Holding: The Court held that a state may not deny a clear, promised post-payment refund remedy and must provide meaningful backward-looking relief when it previously held out such a remedy but later withdrew it.

Real World Impact:
  • Requires states to honor promised tax-refund remedies for unlawfully collected taxes.
  • Prevents states from retroactively canceling refund rights after taxes are paid.
  • Helps retirees and taxpayers obtain refunds when state taxes are later ruled unconstitutional.
Topics: state tax refunds, retirement benefits taxation, due process protections, government accountability

Summary

Background

A retired federal military officer sued Georgia seeking refunds for state income taxes taken from his federal retirement pay. Georgia’s refund law said the State “shall” refund taxes that were erroneously or illegally collected. After a Supreme Court decision in 1989 found similar tax rules unconstitutional, Georgia changed its rules and its high court later held the refund law did not require giving money back, while also pointing to prepayment challenge procedures that existed in the state.

Reasoning

The core question was whether Georgia could deny money-back relief after having appeared to promise it.

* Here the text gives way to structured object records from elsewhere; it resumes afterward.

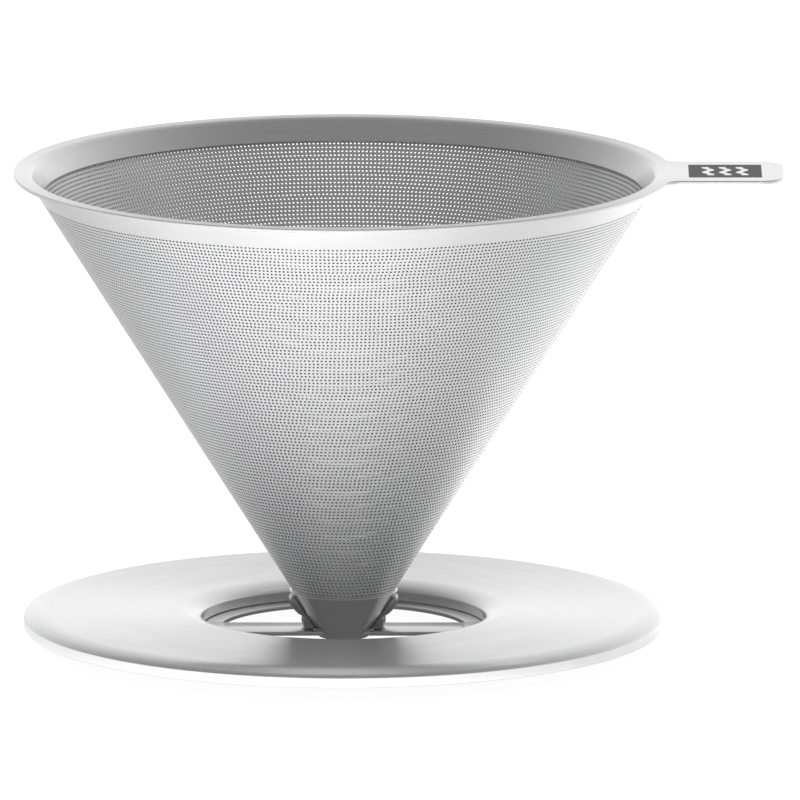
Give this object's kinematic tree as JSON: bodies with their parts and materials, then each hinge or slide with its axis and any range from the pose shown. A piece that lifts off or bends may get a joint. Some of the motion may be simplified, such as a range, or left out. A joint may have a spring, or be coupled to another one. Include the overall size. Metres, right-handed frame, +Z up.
{
  "type": "pour over coffee dripper",
  "caption": "Reusable cone dripper of perforated stainless steel with a tabbed rim, standing in a tapered cup on a round stand that sits on a mug.",
  "frame": {"origin": "centre of the bounding box's bottom face, on the standing plane; the cone's axis stands at x = -10 mm", "axes": "+Z up along the cone's axis towards the open rim, +X towards the tab's end, +Y towards the back"},
  "size_m": [0.14, 0.12, 0.087],
  "materials": {
    "rim_collar": "satin steel, brushed round the flange, etched dark square on the tab",
    "filter_cone": "fine perforated sheet, satin",
    "tip_screen": "satin",
    "support_cup": "brushed round the axis",
    "lug": "satin, darker at the welds",
    "bottom_plate": "satin",
    "base_shell": "brushed in fine circles, bright shoulder"
  },
  "bodies": {
    "root": {"rim_collar": "rim_collar", "filter_cone": "filter_cone", "tip_screen": "tip_screen", "support_cup": "support_cup", "lug_left": "lug", "lug_right": "lug", "bottom_plate": "bottom_plate", "base_shell": "base_shell"}
  },
  "joints": []
}
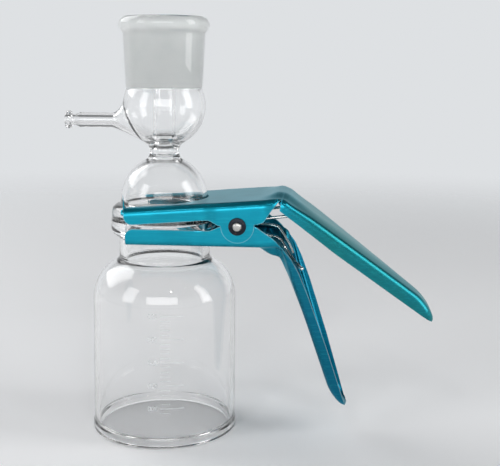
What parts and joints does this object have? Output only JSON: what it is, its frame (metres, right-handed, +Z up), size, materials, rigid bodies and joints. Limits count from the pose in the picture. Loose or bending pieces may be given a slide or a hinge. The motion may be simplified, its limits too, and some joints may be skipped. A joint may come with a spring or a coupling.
{
  "type": "vacuum filtration unit",
  "caption": "All-glass vacuum filter holder standing on the open mouth of its funnel, with a domed base, side arm, ground socket and a sprung hand clamp on its flanges.",
  "frame": {"origin": "centre of the funnel's open mouth, in the plane it stands on", "axes": "+Z up along the glass axis, +X toward the clamp's handles, -X along the vacuum arm, the clamp's hinge along Y"},
  "size_m": [0.1991, 0.0784, 0.2233],
  "materials": {
    "funnel_glass": "clear, polished",
    "base_glass": "clear, with a ground socket",
    "sintered_glass": "white, porous",
    "anodised_lower": "teal anodised, satin",
    "anodised_upper": "teal anodised, satin",
    "pin_steel": "bright",
    "ring_steel": "dark, oiled",
    "spring_steel": "bright wire"
  },
  "bodies": {
    "glassware": {"funnel": "funnel_glass", "filter_base": "base_glass", "frit_disc": "sintered_glass", "lower_lever": "anodised_lower", "pivot_pin": "pin_steel", "near_retaining_ring": "ring_steel", "far_retaining_ring": "ring_steel", "torsion_spring": "spring_steel"},
    "top_lever": {"upper_lever": "anodised_upper"}
  },
  "joints": [
    {"name": "clamp_hinge", "type": "hinge", "parent": "glassware", "child": "top_lever", "pos_m": [0.0427, 0, 0.1165], "axis": [0, 1, 0], "range_deg": [0, 20], "stiffness_Nm_per_rad": 2, "springref_deg": -34.38, "deforming": ["torsion_spring"]}
  ]
}
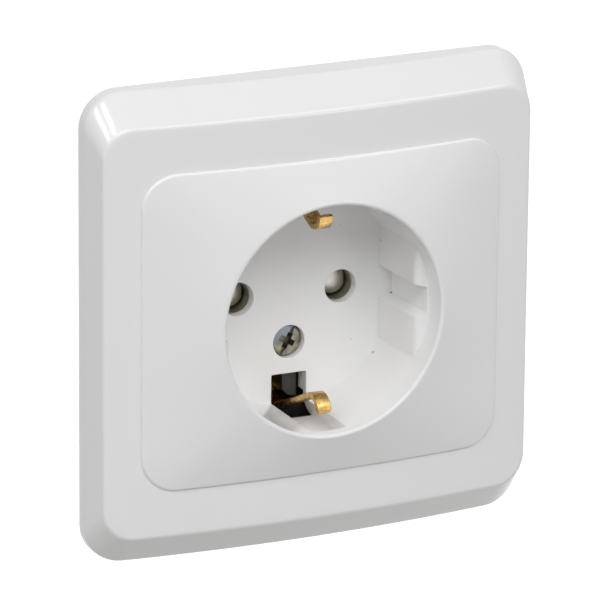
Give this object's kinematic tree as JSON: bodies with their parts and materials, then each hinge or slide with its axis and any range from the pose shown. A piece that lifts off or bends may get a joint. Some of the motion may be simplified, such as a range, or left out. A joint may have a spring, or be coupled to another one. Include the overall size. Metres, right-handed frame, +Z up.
{
  "type": "wall socket",
  "caption": "Flush type F wall socket: arched square cover frame, raised centre plate with a round plug recess, pin holes, spring earth clips and a wired base behind.",
  "frame": {"origin": "on the axis of the plug recess, in the plane of the wall", "axes": "+X to the viewer's right, +Z up, +Y into the wall; the front faces -Y"},
  "size_m": [0.0806, 0.0403, 0.0806],
  "materials": {
    "white_thermoplastic": "gloss",
    "anthracite_thermoset": "satin",
    "zinc_plated_plate": "satin",
    "zinc_plated_fastener": "satin",
    "brass_strip": "satin",
    "brass_turned": "satin",
    "nickel_plated_brass": "satin",
    "spring_steel": "satin"
  },
  "bodies": {
    "root": {"cover_frame": "white_thermoplastic", "centre_plate": "white_thermoplastic", "cover_screw": "zinc_plated_fastener", "support_plate": "zinc_plated_plate", "base": "anthracite_thermoset", "cover_screw_bush": "brass_turned", "earth_strap": "brass_strip", "earth_clamp_plate": "zinc_plated_fastener", "earth_terminal_screw": "zinc_plated_fastener", "line_contact": "nickel_plated_brass", "line_contact_spring": "spring_steel", "line_clamp_plate": "zinc_plated_fastener", "line_upper_terminal_screw": "zinc_plated_fastener", "line_lower_terminal_screw": "zinc_plated_fastener", "neutral_contact": "nickel_plated_brass", "neutral_contact_spring": "spring_steel", "neutral_clamp_plate": "zinc_plated_fastener", "neutral_upper_terminal_screw": "zinc_plated_fastener", "neutral_lower_terminal_screw": "zinc_plated_fastener", "upper_left_rivet": "zinc_plated_fastener", "upper_right_rivet": "zinc_plated_fastener", "lower_left_rivet": "zinc_plated_fastener", "lower_right_rivet": "zinc_plated_fastener"}
  },
  "joints": []
}
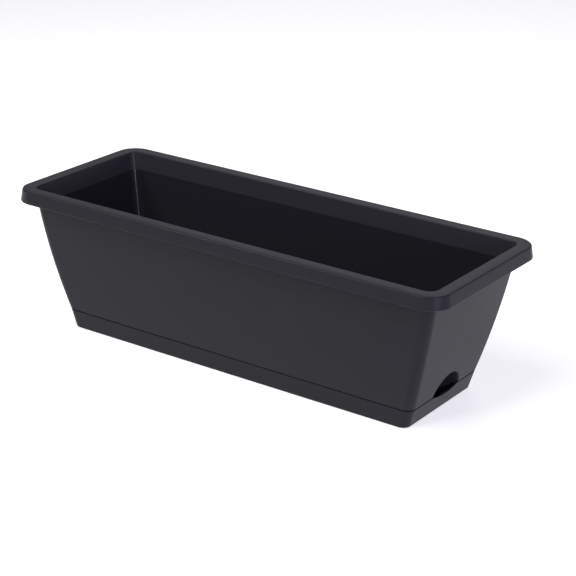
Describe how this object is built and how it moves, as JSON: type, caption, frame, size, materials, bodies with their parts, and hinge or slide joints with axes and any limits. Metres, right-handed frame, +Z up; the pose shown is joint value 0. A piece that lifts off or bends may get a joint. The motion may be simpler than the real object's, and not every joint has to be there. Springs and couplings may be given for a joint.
{
  "type": "trough planter",
  "caption": "Long tapered trough planter for vegetables, with a turned-down rim, that lifts out of a flush saucer and is watered through an arched scoop at each end.",
  "frame": {"origin": "on the ground under the middle of the planter", "axes": "+X along the length, towards the end that the picture shows; the front looks to -Y; +Z is up"},
  "size_m": [0.5, 0.19, 0.15],
  "materials": {
    "pot_plastic": "anthracite moulded polypropylene, fine satin grain",
    "saucer_plastic": "anthracite moulded polypropylene, fine satin grain"
  },
  "bodies": {
    "saucer": {"saucer": "saucer_plastic"},
    "pot": {"pot": "pot_plastic"}
  },
  "joints": [
    {"name": "pot_lift", "type": "slide", "parent": "saucer", "child": "pot", "axis": [0, 0, 1], "range_m": [0, 0.05]}
  ]
}
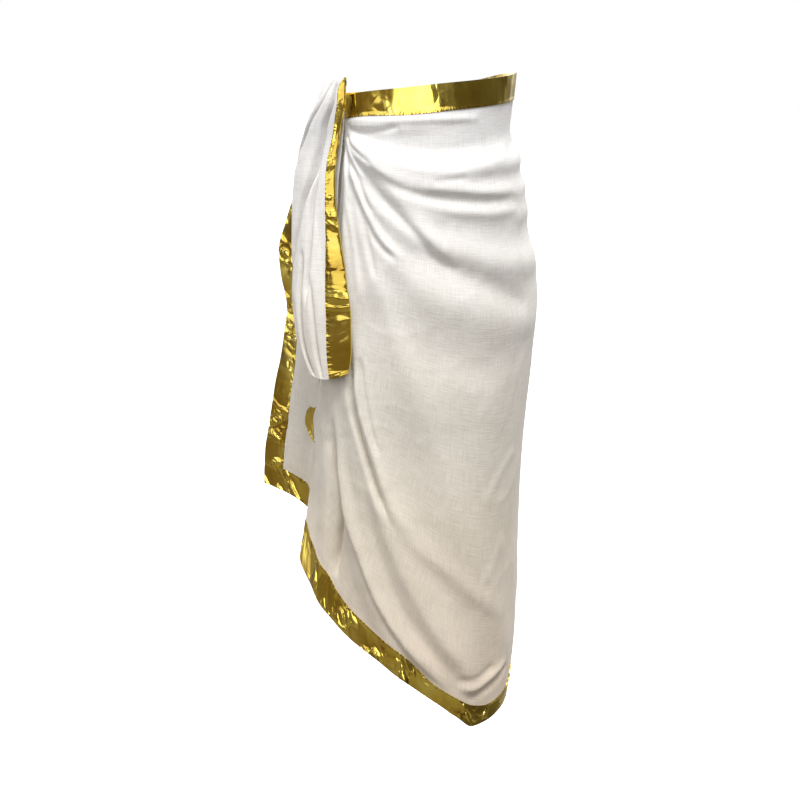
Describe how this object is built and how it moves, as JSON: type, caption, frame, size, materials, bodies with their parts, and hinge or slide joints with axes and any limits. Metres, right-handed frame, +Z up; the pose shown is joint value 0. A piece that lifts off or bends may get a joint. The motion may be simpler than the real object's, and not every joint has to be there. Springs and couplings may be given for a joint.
{
  "type": "sarong",
  "caption": "Wrapped white cotton sarong with gold foil edges, worn and tied at the wearer's front left; hollow, open at waist and hem.",
  "frame": {"origin": "middle of the waist opening, at the height of the side of the waist edge", "axes": "+Z up, the wearer faces -Y, the wearer's left side is +X"},
  "size_m": [0.3575, 0.3084, 0.7066],
  "materials": {
    "cotton_gauze": "matte open-weave white cotton",
    "gold_trim": "shiny creased gold foil bonded to cloth"
  },
  "bodies": {
    "root": {"wrap_left": "cotton_gauze", "wrap_back": "cotton_gauze", "wrap_right": "cotton_gauze", "front_fall": "cotton_gauze", "tail": "cotton_gauze", "tail_rear": "cotton_gauze", "under_tail": "cotton_gauze", "knot": "cotton_gauze", "waist_trim_left": "gold_trim", "waist_trim_back": "gold_trim", "waist_trim_right": "gold_trim", "hem_trim_left": "gold_trim", "hem_trim_back": "gold_trim", "hem_trim_right": "gold_trim", "under_edge_trim": "gold_trim", "front_fall_side_trim": "gold_trim", "front_fall_hem_trim": "gold_trim", "tail_trim": "gold_trim", "tail_rear_trim": "gold_trim", "under_tail_trim": "gold_trim"}
  },
  "joints": []
}
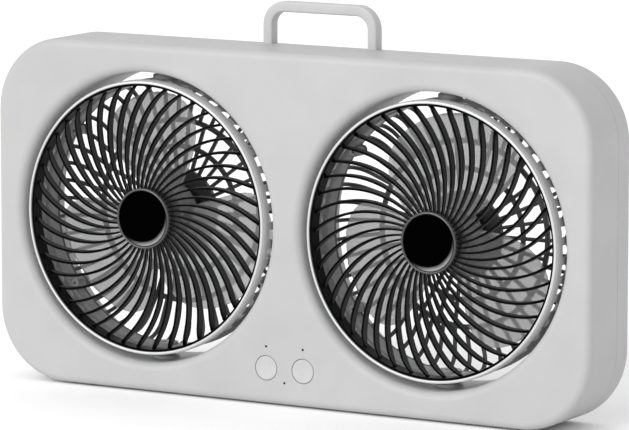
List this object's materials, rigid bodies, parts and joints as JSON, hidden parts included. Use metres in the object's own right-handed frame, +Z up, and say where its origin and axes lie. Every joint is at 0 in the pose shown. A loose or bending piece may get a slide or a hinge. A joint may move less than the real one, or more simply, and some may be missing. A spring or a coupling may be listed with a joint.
{
  "type": "dual-head table fan",
  "caption": "Portable table fan with round fan heads that swivel in the through-holes of a flat rounded housing, with a carrying handle and push buttons.",
  "frame": {"origin": "under the middle of the fan, on the plane that its rubber feet stand on", "axes": "+X to the right seen from the front, along the housing's width; the fan blows towards -Y; +Z up"},
  "size_m": [0.44, 0.056, 0.2572],
  "materials": {
    "shell_plastic": "satin light grey",
    "screw_steel": "plated",
    "foot_rubber": "matte",
    "black_plastic": "matte",
    "light_plastic": "unlit light pipe",
    "board": "green circuit board",
    "cell_sleeve": "shrink sleeve",
    "port_steel": "drawn steel shell",
    "pin_steel": "ground",
    "ring_metal": "bright satin plating",
    "grille_plastic": "black semi-gloss",
    "cap_plastic": "dark grey semi-gloss",
    "disc_plastic": "gloss black",
    "drum_plastic": "dark grey satin",
    "bush_plastic": "dark acetal",
    "motor_can": "dark zinc",
    "fan_plastic": "smoky translucent"
  },
  "bodies": {
    "housing": {"front_shell": "shell_plastic", "rear_shell": "shell_plastic", "handle": "shell_plastic", "handle_screws": "screw_steel", "case_screws": "screw_steel", "rubber_feet": "foot_rubber", "left_switch": "black_plastic", "right_switch": "black_plastic", "indicator_lights": "light_plastic", "control_board": "board", "board_screws": "screw_steel", "battery_cells": "cell_sleeve", "battery_tray": "black_plastic", "charging_port": "port_steel", "port_board": "board", "left_pivot_pins": "pin_steel", "right_pivot_pins": "pin_steel"},
    "left_push": {"left_button": "shell_plastic"},
    "right_push": {"right_button": "shell_plastic"},
    "left_head": {"left_trim_ring": "ring_metal", "left_front_grille": "grille_plastic", "left_hub_cap": "cap_plastic", "left_hub_disc": "disc_plastic", "left_drum": "drum_plastic", "left_pivot_bushes": "bush_plastic", "left_rear_guard": "drum_plastic", "left_guard_screws": "screw_steel", "left_motor": "motor_can", "left_motor_screws": "screw_steel"},
    "right_head": {"right_trim_ring": "ring_metal", "right_front_grille": "grille_plastic", "right_hub_cap": "cap_plastic", "right_hub_disc": "disc_plastic", "right_drum": "drum_plastic", "right_pivot_bushes": "bush_plastic", "right_rear_guard": "drum_plastic", "right_guard_screws": "screw_steel", "right_motor": "motor_can", "right_motor_screws": "screw_steel"},
    "left_impeller": {"left_fan": "fan_plastic", "left_motor_shaft": "pin_steel"},
    "right_impeller": {"right_fan": "fan_plastic", "right_motor_shaft": "pin_steel"}
  },
  "joints": [
    {"name": "left_swivel", "type": "hinge", "parent": "housing", "child": "left_head", "pos_m": [-0.1061, 0.001, 0.1152], "axis": [0, 0, 1], "range_deg": [-90, 90]},
    {"name": "right_swivel", "type": "hinge", "parent": "housing", "child": "right_head", "pos_m": [0.1061, 0.001, 0.1152], "axis": [0, 0, 1], "range_deg": [-90, 90]},
    {"name": "left_spin", "type": "hinge", "parent": "left_head", "child": "left_impeller", "pos_m": [-0.1061, 0, 0.1152], "axis": [0, -1, 0], "continuous": true},
    {"name": "right_spin", "type": "hinge", "parent": "right_head", "child": "right_impeller", "pos_m": [0.1061, 0, 0.1152], "axis": [0, -1, 0], "continuous": true},
    {"name": "left_press", "type": "slide", "parent": "housing", "child": "left_push", "axis": [0, 1, 0], "range_m": [0, 0.0008], "stiffness_N_per_m": 600, "springref_m": -0.001},
    {"name": "right_press", "type": "slide", "parent": "housing", "child": "right_push", "axis": [0, 1, 0], "range_m": [0, 0.0008], "stiffness_N_per_m": 600, "springref_m": -0.001}
  ]
}
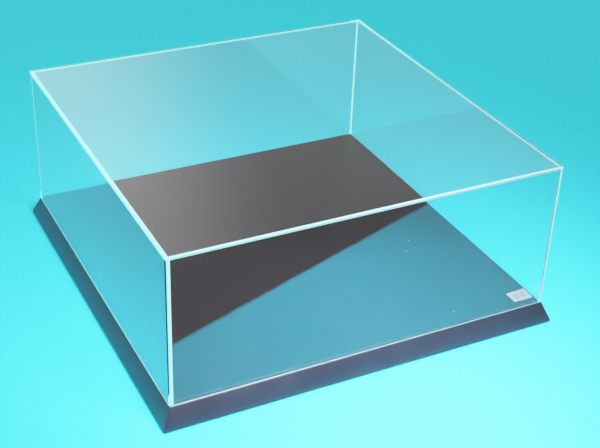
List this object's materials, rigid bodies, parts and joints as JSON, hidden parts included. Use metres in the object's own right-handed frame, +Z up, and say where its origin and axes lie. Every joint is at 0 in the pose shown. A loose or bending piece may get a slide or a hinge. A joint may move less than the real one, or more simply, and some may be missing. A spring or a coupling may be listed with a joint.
{
  "type": "display case",
  "caption": "Low square display case: a clear acrylic cover that lifts straight off a black bevelled plinth with a glossy black deck for a scale model.",
  "frame": {"origin": "the middle of the case on the table that its feet stand on", "axes": "+Z up, the way the cover lifts off; the front of the case faces -Y and its left side faces -X"},
  "size_m": [0.4168, 0.4168, 0.177],
  "materials": {
    "clear_acrylic": "clear cast sheet, polished faces, bright cut edges",
    "black_painted_wood": "black satin lacquer",
    "black_laminate": "semi-gloss black laminate",
    "board": "bare fibreboard",
    "bare_pine": "planed, unfinished",
    "foot_pad": "matte",
    "screw_steel": "zinc plated, yellow passivated",
    "nail_steel": "bright steel strip",
    "label_paper": "matte label stock, no text"
  },
  "bodies": {
    "plinth": {"front_rail": "black_painted_wood", "back_rail": "black_painted_wood", "left_rail": "black_painted_wood", "right_rail": "black_painted_wood", "deck_laminate": "black_laminate", "deck_board": "board", "price_label": "label_paper", "deck_batten": "bare_pine", "corner_block_front_left": "bare_pine", "corner_block_front_right": "bare_pine", "corner_block_back_left": "bare_pine", "corner_block_back_right": "bare_pine", "foot_front_left": "foot_pad", "foot_front_right": "foot_pad", "foot_back_left": "foot_pad", "foot_back_right": "foot_pad", "block_screws": "screw_steel", "batten_screws": "screw_steel", "mitre_nails": "nail_steel"},
    "cover": {"top_panel": "clear_acrylic", "front_panel": "clear_acrylic", "back_panel": "clear_acrylic", "left_panel": "clear_acrylic", "right_panel": "clear_acrylic"}
  },
  "joints": [
    {"name": "cover_lift", "type": "slide", "parent": "plinth", "child": "cover", "axis": [0, 0, 1], "range_m": [0, 0.2]}
  ]
}
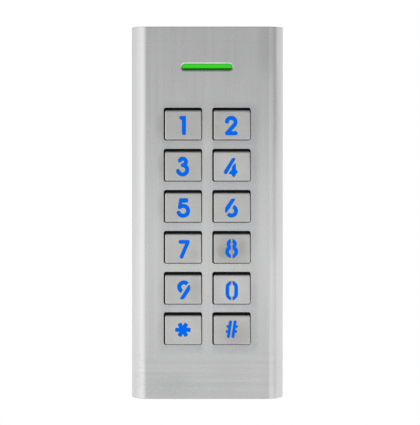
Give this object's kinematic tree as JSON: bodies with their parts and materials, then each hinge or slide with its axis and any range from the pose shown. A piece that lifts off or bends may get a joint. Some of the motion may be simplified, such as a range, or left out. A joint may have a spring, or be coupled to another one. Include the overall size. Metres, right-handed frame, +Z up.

The Court explained that a state may set up remedies that operate before taxes are paid, after they are paid, or both. But a state cannot hold out a clear post-payment refund remedy and then, after taxpayers have paid, say that no such remedy exists. That bait-and-switch violates the Constitution’s guarantee of fair process. The Court found Georgia’s refund statute would have led a reasonable taxpayer to expect post-payment refunds for taxes later found illegal, so Georgia must provide meaningful backward-looking relief.

Real world impact

The decision requires Georgia to provide refunds consistent with the Court’s long line of cases protecting taxpayers who paid unlawful taxes. It directly helps retirees and others who paid state taxes later declared unconstitutional and prevents states from retroactively revoking apparent refund rights. The case was reversed and sent back to the Georgia courts to provide appropriate refunds.